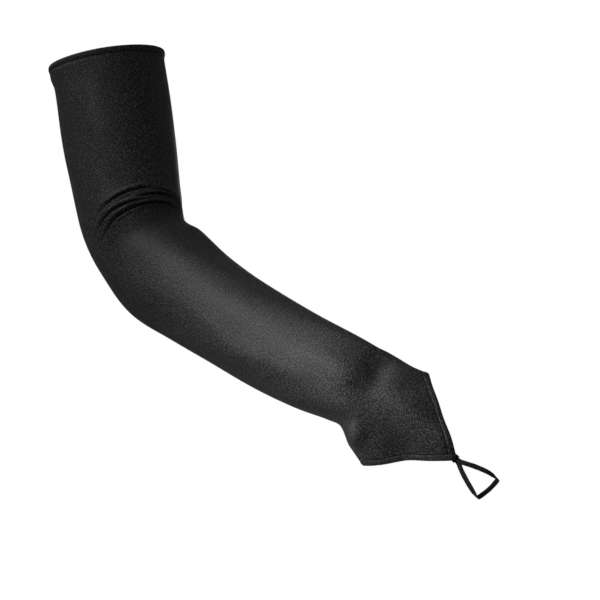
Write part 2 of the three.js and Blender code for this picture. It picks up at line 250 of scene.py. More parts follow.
def cloth_points(length, angle, outset):
    """Places on the cloth, moved out from it by an outset."""
    length, angle, outset = np.broadcast_arrays(length, angle, outset)
    station = station_at(length)
    _, front, side = heading_frame(down_at(station), lean_at(station))
    cosine, sine = np.cos(np.radians(angle)), np.sin(np.radians(angle))
    wide = np.where(cosine > 0, inner_at(station), outer_at(station))
    deep = np.where(sine > 0, front_at(station), back_at(station))
    out = outset + relief(station, angle) + slack(station, angle)
    middle = np.stack([np.interp(length, line_lengths, line_points[:, i]) for i in range(3)], -1)
    return middle + side * ((wide + out) * cosine)[..., None] + front * ((deep + out) * sine)[..., None]


def edge_length(angle):
    """Where the sleeve ends at an angle: a V on the back, straight across the palm side."""
    rise = np.where(np.sin(np.radians(angle)) > 0, 1 - np.abs(np.cos(np.radians(angle))), 0)
    return TOTAL_LENGTH - POINT_LENGTH * (1 - rise)


SLANT_EASE = 0.3


def slant(angle):
    """How much longer a cut square to the V is along the sleeve, easing to 1 on the palm side."""
    sloped = math.hypot(1, POINT_LENGTH / (HAND_WIDTH / 2))
    return 1 + (sloped - 1) * smooth_step(0, SLANT_EASE, np.sin(np.radians(angle)))


def cloth_object(name, points, faces, u, v):
    """A smooth mesh with a UV map in metres, which has a u and a v for each corner of the faces."""
    mesh = bpy.data.meshes.new(name)
    mesh.from_pydata(points.reshape(-1, 3).tolist(), [], faces)
    layer = mesh.uv_layers.new(name="cloth")
    layer.data.foreach_set("uv", np.stack([u, v], -1).reshape(-1).astype(np.float32))
    mesh.polygons.foreach_set("use_smooth", np.ones(len(mesh.polygons), bool))
    mesh.update()
    thing = bpy.data.objects.new(name, mesh)
    bpy.context.scene.collection.objects.link(thing)
    return thing


MEAN_GIRTH = math.pi * 0.067


def ring_mesh(name, points, lengths, angles):
    """A closed wall from a grid of points that goes round the opening and round its own section."""
    rows, columns = points.shape[:2]
    index = np.arange(rows * columns).reshape(rows, columns)
    below = np.roll(index, -1, axis=0)
    quads = np.stack([index, np.roll(index, -1, 1), np.roll(below, -1, 1), below], -1).reshape(-1, 4)
    ends = np.roll(lengths, -1, axis=0)
    beside = angles + 360 / columns
    u = np.stack([angles, beside, beside, angles], -1) / 360 * MEAN_GIRTH
    v = np.stack([lengths, lengths, ends, ends], -1)
    return cloth_object(name, points, quads.tolist(), u, v)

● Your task
Return nothing but the lines from the start of the listing above through the line containing "MEAN_GIRTH = math.pi * 0.067", exactly as given.

● Solved problem
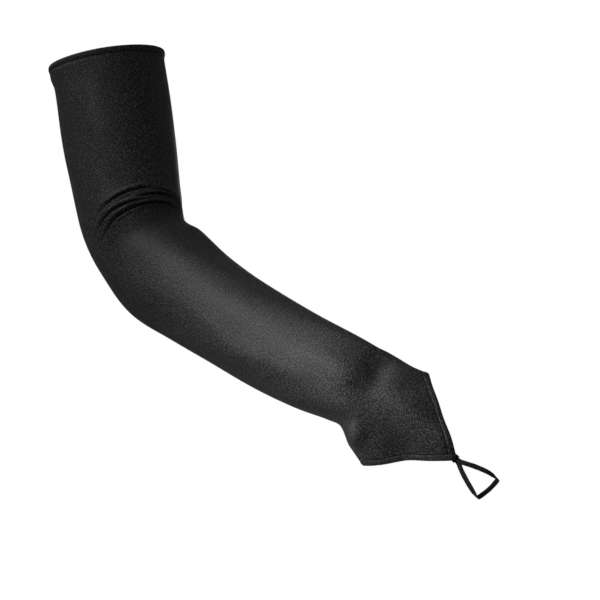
Write part 2 of the three.js and Blender code for this picture. It picks up at line 250 of scene.py. More parts follow.
def cloth_points(length, angle, outset):
    """Places on the cloth, moved out from it by an outset."""
    length, angle, outset = np.broadcast_arrays(length, angle, outset)
    station = station_at(length)
    _, front, side = heading_frame(down_at(station), lean_at(station))
    cosine, sine = np.cos(np.radians(angle)), np.sin(np.radians(angle))
    wide = np.where(cosine > 0, inner_at(station), outer_at(station))
    deep = np.where(sine > 0, front_at(station), back_at(station))
    out = outset + relief(station, angle) + slack(station, angle)
    middle = np.stack([np.interp(length, line_lengths, line_points[:, i]) for i in range(3)], -1)
    return middle + side * ((wide + out) * cosine)[..., None] + front * ((deep + out) * sine)[..., None]


def edge_length(angle):
    """Where the sleeve ends at an angle: a V on the back, straight across the palm side."""
    rise = np.where(np.sin(np.radians(angle)) > 0, 1 - np.abs(np.cos(np.radians(angle))), 0)
    return TOTAL_LENGTH - POINT_LENGTH * (1 - rise)


SLANT_EASE = 0.3


def slant(angle):
    """How much longer a cut square to the V is along the sleeve, easing to 1 on the palm side."""
    sloped = math.hypot(1, POINT_LENGTH / (HAND_WIDTH / 2))
    return 1 + (sloped - 1) * smooth_step(0, SLANT_EASE, np.sin(np.radians(angle)))


def cloth_object(name, points, faces, u, v):
    """A smooth mesh with a UV map in metres, which has a u and a v for each corner of the faces."""
    mesh = bpy.data.meshes.new(name)
    mesh.from_pydata(points.reshape(-1, 3).tolist(), [], faces)
    layer = mesh.uv_layers.new(name="cloth")
    layer.data.foreach_set("uv", np.stack([u, v], -1).reshape(-1).astype(np.float32))
    mesh.polygons.foreach_set("use_smooth", np.ones(len(mesh.polygons), bool))
    mesh.update()
    thing = bpy.data.objects.new(name, mesh)
    bpy.context.scene.collection.objects.link(thing)
    return thing


MEAN_GIRTH = math.pi * 0.067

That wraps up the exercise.